Open boredabdel opened 2 years ago

boredabdel commented 2 years ago

Single Cluster Global LB with gke-l7-rilb gatewayClass and https from client to LB

soudaburger commented 1 year ago

It's now been a year. This is the exact example I need to implement, but documentation is severely lacking on how to do this with TLS. All examples seem to show the global load balancer, but since GCP doesn't support managed certificates for regional LBs, I'm not entirely sure how this is expected to be implemented.

neoakris commented 10 months ago

Hi all this was harder than it should have been, I figured it out while I was looking into something else mildly related. I too found a lack of examples so I'll post my methodology here, I figured it out via trial and error, but I can confirm it works.

Tricky Parts that weren't well documented:


Setting some Bash Shell Env Vars

export CLUSTER_NAME=cluster-1
export REGION=us-central1
export ZONE=us-central1-c
export PROJECT=chrism-playground-369416
export DOMAIN=neoakris.dev
gcloud config set project $PROJECT

HTTPS Cert Prep Work:

[shell@dockerized-ACME-client:/]

(Note: /lego is intentionally using full path to binary, lego alone will say lego not found in path)

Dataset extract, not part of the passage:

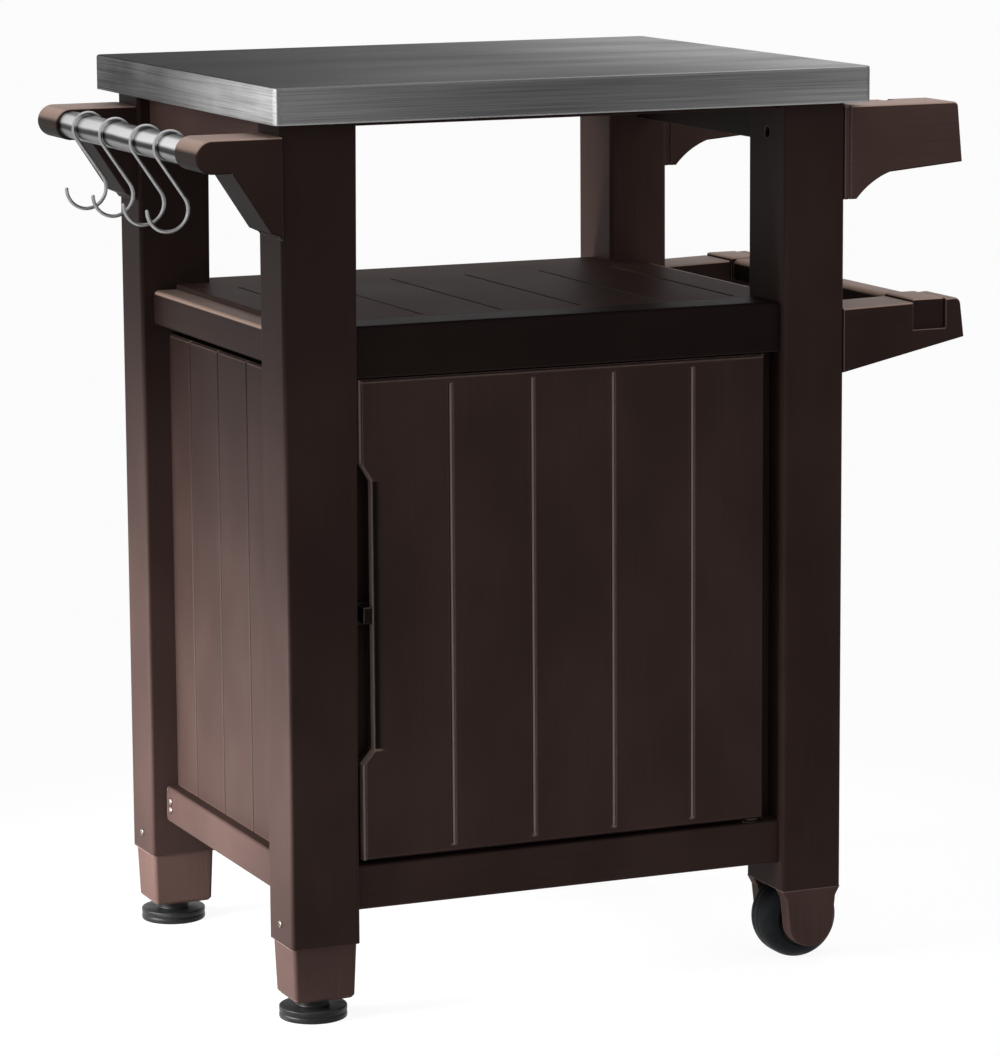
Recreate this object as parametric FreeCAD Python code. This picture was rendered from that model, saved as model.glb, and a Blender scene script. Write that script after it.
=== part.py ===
import FreeCAD, Part
import math
import os

# Sizes are in millimetres. X runs along the front, Y to the back, Z up.
# Everything is drawn from the worktop's front left corner, then moved so that
# the origin is on the floor under the middle of the whole cart.

# Worktop
worktop_height = 900.0
worktop_width = 618.0
worktop_depth = 529.0
worktop_thickness = 35.0
skin_gauge = 1.2
skin_corner_radius = 8.0
skin_edge_radius = 2.5
core_board = 14.0
core_rim = 9.0
core_rim_height = 26.0
core_gap = 0.4

# Posts. The left ones grow wider towards the top, the right ones are deep
# enough to house the wheels.
post_width = 70.5
post_depth = 62.0
post_inset_x = 15.0
post_inset_y = 28.0
post_straight_top = 215.0
post_flare = 6.0
post_wall = 4.0
post_edge_radius = 4.0
post_cap = 5.0
left_post_bottom = 75.0
right_post_width = 65.0
right_post_depth = 81.0
right_post_bottom = 77.0
rear_right_inset_y = 11.0

# Rails under the worktop
top_rail_width = 20.0
top_side_inset = 13.0
top_side_drop = 45.0
top_front_inset = 10.0
top_front_drop = 6.0
top_rear_drop = 44.0

# Open shelf and its rails
deck_top = 670.0
deck_board_thickness = 14.0
deck_front_inset = 9.0
deck_front_width = 47.0
deck_front_height = 49.0
deck_side_inset = 14.0
deck_side_width = 24.0
deck_side_drop = 5.0
deck_side_height = 35.0
deck_rear_inset = 19.0
deck_rear_width = 32.0
deck_ledge = 10.0
deck_edge_radius = 5.0
board_edge_radius = 1.5
deck_groove_pitch = 83.0
deck_groove_count = 6
deck_groove_front = 14.0
deck_groove_rear = 94.0
groove_width = 5.0
groove_depth = 2.5

# Cabinet walls, bottom rails, floor and inner shelf
panel_inset = 29.5
panel_thickness = 12.0
panel_top_gap = 10.0
panel_bevel = 2.0
panel_groove_first = 40.0
panel_groove_pitch = 82.8
panel_groove_count = 4
back_panel_inset = 22.0
back_groove_pitch = 85.0
back_groove_count = 5
bottom_rail_top = 148.5
bottom_front_height = 43.0
bottom_side_height = 37.0
bottom_rail_width = 30.0
bottom_side_inset = 17.0
rail_edge_radius = 3.0
floor_drop = 6.0
floor_thickness = 10.0
floor_ledge = 10.0
ledge_gap = 6.0
shelf_height = 385.0
shelf_thickness = 12.0
shelf_depth = 330.0
batten_height = 16.0
batten_width = 12.0
batten_length = 300.0
tenon_length = 24.0
tenon_width = 14.0
tenon_height = 26.0
tenon_gap = 0.3
stile_width = 26.5
stile_thickness = 10.0
stile_gap = 6.5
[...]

/lego --email "your-email@your-domain.com" --domains="*.neoakris.dev" --dns "manual" run

Press Y to accept TOS

Following directions to manually update DNS with a _acme-challenge.neoakris.dev record according to the CLI feedback

2023/08/17 03:43:43 [INFO] [*.neoakris.dev] acme: Preparing to solve DNS-01

lego: Please create the following TXT record in your neoakris.dev. zone:

_acme-challenge.neoakris.dev. 120 IN TXT "y1HOVUQthxMIBcQLYTn18j5pbwWGxOK770g4_wvV7Tw"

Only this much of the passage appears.